───── Supplied information

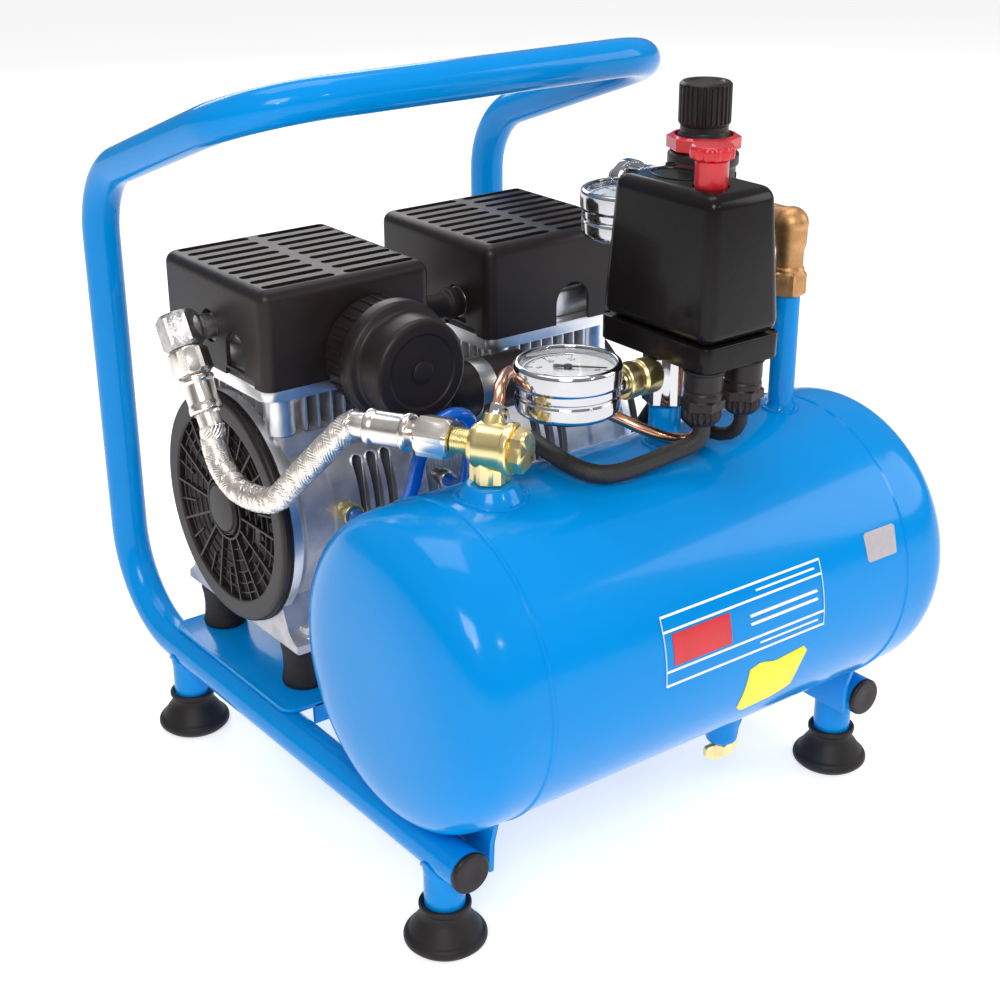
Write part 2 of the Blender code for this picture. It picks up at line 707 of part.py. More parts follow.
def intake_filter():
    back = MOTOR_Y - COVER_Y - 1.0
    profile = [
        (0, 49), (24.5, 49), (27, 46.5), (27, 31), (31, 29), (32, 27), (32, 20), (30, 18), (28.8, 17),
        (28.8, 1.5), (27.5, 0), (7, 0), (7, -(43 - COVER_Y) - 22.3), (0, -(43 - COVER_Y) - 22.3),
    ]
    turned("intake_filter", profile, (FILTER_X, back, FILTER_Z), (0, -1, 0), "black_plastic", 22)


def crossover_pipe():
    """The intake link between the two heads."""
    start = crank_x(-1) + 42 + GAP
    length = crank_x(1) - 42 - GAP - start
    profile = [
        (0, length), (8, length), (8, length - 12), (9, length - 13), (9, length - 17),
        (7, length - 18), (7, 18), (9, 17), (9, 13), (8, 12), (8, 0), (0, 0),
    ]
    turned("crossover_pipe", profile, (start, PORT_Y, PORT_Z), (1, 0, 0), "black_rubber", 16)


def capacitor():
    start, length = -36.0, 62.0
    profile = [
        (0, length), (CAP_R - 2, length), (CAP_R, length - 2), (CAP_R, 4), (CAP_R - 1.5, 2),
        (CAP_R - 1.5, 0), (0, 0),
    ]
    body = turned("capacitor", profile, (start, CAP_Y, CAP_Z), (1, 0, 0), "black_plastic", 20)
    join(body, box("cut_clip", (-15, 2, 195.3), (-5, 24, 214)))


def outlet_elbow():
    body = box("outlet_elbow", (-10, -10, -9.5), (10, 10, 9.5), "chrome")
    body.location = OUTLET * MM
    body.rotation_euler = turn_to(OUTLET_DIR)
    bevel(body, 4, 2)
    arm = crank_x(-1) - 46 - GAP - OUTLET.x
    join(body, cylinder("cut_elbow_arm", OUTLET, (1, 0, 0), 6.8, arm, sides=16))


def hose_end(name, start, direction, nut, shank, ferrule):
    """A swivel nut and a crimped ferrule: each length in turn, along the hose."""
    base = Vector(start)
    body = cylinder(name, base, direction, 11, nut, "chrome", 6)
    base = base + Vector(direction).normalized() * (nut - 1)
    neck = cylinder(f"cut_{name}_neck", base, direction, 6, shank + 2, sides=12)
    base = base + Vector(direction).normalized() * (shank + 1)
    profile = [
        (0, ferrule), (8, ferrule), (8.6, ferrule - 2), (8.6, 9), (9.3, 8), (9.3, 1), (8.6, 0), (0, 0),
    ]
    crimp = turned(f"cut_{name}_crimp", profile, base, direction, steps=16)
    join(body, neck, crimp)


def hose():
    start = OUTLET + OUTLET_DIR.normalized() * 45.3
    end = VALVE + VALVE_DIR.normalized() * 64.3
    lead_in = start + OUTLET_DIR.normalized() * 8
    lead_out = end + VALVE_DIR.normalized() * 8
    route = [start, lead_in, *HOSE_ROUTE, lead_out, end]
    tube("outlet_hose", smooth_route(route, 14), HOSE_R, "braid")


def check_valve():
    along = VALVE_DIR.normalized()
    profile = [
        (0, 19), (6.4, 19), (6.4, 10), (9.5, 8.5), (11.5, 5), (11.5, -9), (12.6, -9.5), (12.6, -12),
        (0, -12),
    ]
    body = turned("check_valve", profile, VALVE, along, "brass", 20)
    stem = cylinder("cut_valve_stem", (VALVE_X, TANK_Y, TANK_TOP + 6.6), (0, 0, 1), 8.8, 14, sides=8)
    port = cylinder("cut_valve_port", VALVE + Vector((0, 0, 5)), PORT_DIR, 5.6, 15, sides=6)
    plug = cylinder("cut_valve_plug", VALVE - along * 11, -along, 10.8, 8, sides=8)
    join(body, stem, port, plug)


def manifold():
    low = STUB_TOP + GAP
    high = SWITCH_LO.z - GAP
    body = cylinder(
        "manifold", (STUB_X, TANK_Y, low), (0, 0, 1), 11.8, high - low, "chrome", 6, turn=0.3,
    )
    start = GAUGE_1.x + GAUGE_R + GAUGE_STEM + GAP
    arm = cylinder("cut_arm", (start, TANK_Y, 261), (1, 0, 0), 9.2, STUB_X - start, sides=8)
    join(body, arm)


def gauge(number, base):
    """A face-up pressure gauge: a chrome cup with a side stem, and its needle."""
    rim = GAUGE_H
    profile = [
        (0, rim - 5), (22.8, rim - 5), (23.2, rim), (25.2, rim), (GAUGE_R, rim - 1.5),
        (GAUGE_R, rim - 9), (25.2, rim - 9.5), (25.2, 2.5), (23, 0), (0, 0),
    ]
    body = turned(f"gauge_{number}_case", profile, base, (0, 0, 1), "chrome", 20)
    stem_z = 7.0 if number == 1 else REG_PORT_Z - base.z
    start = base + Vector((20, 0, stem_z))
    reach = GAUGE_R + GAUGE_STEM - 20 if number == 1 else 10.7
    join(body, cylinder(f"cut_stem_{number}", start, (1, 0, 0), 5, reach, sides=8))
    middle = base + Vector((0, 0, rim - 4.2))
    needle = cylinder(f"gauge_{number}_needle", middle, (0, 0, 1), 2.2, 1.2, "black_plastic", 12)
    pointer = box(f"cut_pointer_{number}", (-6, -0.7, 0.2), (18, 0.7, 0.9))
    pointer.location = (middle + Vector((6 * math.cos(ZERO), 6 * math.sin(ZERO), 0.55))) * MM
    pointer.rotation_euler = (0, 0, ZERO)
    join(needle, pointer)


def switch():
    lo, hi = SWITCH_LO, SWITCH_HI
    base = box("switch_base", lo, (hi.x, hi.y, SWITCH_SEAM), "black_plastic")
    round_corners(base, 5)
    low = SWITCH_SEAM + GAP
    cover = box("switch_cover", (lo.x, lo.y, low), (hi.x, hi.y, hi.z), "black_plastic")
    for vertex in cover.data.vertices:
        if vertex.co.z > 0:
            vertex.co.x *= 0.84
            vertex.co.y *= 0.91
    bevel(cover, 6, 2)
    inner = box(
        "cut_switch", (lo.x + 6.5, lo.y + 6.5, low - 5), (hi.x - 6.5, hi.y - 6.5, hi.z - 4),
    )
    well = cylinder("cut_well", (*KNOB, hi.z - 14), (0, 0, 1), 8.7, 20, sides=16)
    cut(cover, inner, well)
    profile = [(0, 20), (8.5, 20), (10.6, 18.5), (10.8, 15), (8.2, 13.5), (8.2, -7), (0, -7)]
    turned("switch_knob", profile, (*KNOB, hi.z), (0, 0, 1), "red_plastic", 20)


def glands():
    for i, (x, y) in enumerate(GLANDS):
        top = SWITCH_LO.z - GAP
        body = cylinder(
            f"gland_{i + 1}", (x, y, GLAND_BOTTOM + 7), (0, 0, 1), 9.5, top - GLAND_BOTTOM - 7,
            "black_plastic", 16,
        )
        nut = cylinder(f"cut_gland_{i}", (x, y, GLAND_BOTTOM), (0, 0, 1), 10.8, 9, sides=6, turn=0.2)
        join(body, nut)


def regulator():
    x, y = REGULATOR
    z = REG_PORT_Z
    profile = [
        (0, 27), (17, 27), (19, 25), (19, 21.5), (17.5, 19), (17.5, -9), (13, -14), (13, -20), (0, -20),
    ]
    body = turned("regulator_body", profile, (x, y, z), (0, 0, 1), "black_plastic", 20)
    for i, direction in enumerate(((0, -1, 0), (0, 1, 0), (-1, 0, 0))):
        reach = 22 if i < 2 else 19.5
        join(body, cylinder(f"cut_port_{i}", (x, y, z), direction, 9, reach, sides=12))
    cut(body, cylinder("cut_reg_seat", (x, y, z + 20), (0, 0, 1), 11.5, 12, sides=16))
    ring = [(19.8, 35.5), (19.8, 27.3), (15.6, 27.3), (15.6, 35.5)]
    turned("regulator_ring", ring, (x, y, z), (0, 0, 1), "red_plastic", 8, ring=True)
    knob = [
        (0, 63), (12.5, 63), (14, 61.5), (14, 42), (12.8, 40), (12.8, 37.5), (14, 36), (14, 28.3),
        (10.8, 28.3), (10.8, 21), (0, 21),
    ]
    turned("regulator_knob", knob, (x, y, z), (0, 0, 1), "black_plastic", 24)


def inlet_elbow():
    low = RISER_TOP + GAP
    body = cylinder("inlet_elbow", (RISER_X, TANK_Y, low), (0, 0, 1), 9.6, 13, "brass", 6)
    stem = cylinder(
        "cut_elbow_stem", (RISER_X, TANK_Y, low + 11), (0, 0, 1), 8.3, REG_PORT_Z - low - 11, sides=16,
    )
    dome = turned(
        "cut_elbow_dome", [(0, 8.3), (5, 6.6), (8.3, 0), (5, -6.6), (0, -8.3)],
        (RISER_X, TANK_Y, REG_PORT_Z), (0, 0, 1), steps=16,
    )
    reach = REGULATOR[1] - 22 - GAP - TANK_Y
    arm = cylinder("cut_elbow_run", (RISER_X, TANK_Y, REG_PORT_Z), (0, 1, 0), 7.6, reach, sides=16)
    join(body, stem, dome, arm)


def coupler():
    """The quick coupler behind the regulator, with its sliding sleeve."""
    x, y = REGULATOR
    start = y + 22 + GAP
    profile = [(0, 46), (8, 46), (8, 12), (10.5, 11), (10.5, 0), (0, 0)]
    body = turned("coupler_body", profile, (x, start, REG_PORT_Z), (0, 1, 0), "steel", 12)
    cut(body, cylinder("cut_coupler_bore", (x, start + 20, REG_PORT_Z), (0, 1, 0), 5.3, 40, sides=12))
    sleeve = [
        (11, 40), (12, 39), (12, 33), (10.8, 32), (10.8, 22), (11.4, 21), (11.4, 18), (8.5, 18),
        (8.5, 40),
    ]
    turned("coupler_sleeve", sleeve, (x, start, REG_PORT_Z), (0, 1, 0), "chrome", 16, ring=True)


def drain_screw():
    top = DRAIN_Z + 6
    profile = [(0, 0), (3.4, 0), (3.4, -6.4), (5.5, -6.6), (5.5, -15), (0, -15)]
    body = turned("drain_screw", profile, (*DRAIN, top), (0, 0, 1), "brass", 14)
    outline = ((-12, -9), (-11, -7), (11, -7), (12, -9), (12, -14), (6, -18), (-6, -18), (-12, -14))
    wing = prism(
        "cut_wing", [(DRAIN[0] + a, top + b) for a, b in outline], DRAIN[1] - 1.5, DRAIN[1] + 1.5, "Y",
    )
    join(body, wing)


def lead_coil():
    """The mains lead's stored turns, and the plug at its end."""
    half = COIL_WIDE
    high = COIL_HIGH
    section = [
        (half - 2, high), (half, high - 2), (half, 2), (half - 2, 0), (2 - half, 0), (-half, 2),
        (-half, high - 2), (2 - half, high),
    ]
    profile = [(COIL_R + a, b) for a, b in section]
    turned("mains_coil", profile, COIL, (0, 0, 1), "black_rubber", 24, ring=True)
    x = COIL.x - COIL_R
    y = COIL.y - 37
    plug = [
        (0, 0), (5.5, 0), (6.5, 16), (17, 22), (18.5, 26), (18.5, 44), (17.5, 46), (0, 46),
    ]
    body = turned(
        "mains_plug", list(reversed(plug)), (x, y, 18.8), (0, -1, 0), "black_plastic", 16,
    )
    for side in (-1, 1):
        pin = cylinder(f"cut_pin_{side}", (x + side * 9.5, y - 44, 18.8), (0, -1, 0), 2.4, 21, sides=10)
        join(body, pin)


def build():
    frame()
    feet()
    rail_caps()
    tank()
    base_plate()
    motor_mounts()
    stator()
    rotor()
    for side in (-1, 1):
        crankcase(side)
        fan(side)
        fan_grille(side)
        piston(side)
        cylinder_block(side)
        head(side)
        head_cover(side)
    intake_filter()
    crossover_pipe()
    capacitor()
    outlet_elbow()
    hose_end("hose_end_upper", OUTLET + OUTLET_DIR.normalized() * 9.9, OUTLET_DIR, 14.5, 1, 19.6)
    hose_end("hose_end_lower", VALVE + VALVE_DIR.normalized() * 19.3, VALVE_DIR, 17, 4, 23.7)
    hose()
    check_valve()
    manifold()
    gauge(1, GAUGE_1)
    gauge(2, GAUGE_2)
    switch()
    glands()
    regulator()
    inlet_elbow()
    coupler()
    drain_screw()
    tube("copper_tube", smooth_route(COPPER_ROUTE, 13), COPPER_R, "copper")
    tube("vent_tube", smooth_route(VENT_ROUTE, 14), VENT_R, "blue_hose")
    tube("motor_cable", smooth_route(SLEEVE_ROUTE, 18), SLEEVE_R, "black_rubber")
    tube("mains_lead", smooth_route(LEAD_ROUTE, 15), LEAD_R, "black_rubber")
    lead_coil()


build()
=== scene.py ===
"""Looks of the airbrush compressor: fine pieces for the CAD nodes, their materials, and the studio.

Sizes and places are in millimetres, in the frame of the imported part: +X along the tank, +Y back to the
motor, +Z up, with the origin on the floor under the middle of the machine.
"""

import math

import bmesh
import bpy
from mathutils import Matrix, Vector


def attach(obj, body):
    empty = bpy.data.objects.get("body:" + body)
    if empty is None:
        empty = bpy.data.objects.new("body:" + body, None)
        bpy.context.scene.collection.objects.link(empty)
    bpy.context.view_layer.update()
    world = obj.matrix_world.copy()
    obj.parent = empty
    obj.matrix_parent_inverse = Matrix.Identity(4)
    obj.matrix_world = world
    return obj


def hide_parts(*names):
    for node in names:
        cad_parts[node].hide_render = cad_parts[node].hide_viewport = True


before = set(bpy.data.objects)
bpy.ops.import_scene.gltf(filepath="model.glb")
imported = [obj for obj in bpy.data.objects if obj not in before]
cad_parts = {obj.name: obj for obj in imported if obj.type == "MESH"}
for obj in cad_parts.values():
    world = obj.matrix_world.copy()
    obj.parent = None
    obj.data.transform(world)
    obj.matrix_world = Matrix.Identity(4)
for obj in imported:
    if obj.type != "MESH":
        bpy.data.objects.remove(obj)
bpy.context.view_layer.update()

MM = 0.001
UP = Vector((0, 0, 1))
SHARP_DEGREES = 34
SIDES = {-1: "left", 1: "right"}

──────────

Using the material above, quote the first line and each line after it, stopping at and including the line that holds "(-5, 24, 214)))".

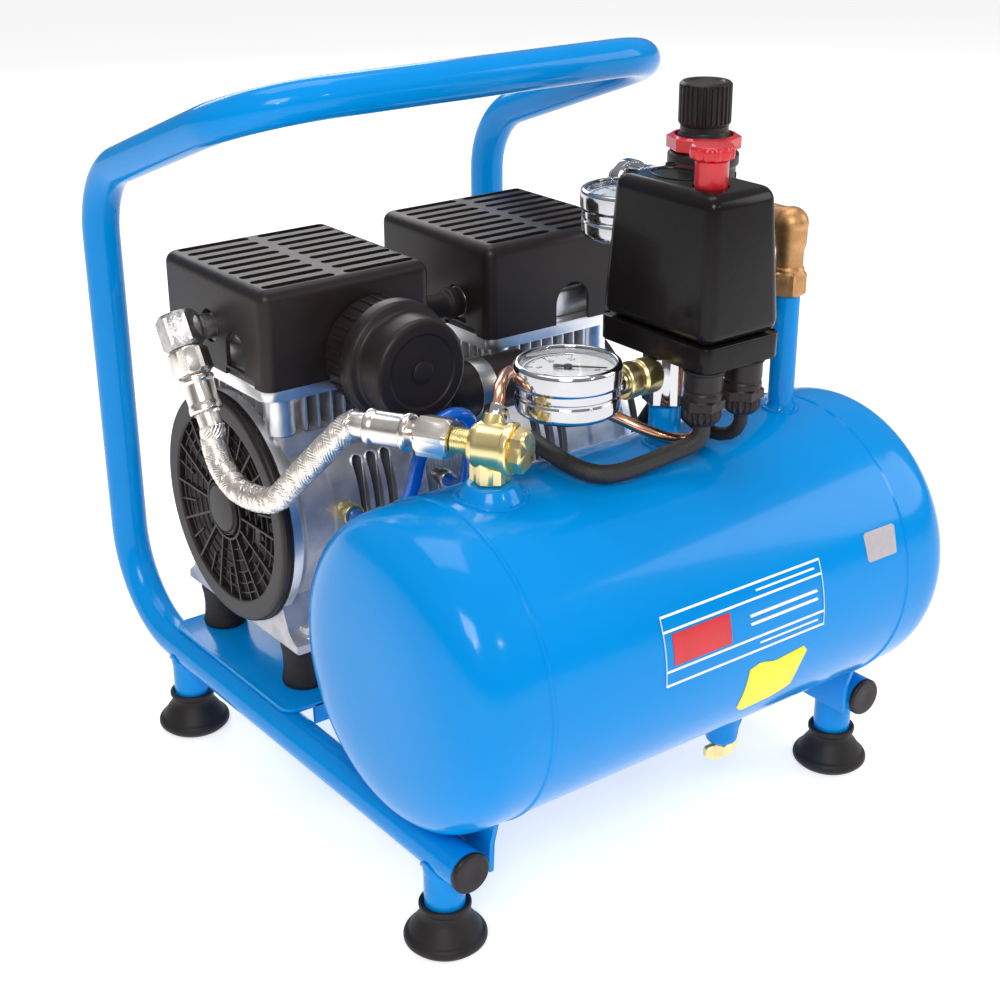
Write part 2 of the Blender code for this picture. It picks up at line 707 of part.py. More parts follow.
def intake_filter():
    back = MOTOR_Y - COVER_Y - 1.0
    profile = [
        (0, 49), (24.5, 49), (27, 46.5), (27, 31), (31, 29), (32, 27), (32, 20), (30, 18), (28.8, 17),
        (28.8, 1.5), (27.5, 0), (7, 0), (7, -(43 - COVER_Y) - 22.3), (0, -(43 - COVER_Y) - 22.3),
    ]
    turned("intake_filter", profile, (FILTER_X, back, FILTER_Z), (0, -1, 0), "black_plastic", 22)


def crossover_pipe():
    """The intake link between the two heads."""
    start = crank_x(-1) + 42 + GAP
    length = crank_x(1) - 42 - GAP - start
    profile = [
        (0, length), (8, length), (8, length - 12), (9, length - 13), (9, length - 17),
        (7, length - 18), (7, 18), (9, 17), (9, 13), (8, 12), (8, 0), (0, 0),
    ]
    turned("crossover_pipe", profile, (start, PORT_Y, PORT_Z), (1, 0, 0), "black_rubber", 16)


def capacitor():
    start, length = -36.0, 62.0
    profile = [
        (0, length), (CAP_R - 2, length), (CAP_R, length - 2), (CAP_R, 4), (CAP_R - 1.5, 2),
        (CAP_R - 1.5, 0), (0, 0),
    ]
    body = turned("capacitor", profile, (start, CAP_Y, CAP_Z), (1, 0, 0), "black_plastic", 20)
    join(body, box("cut_clip", (-15, 2, 195.3), (-5, 24, 214)))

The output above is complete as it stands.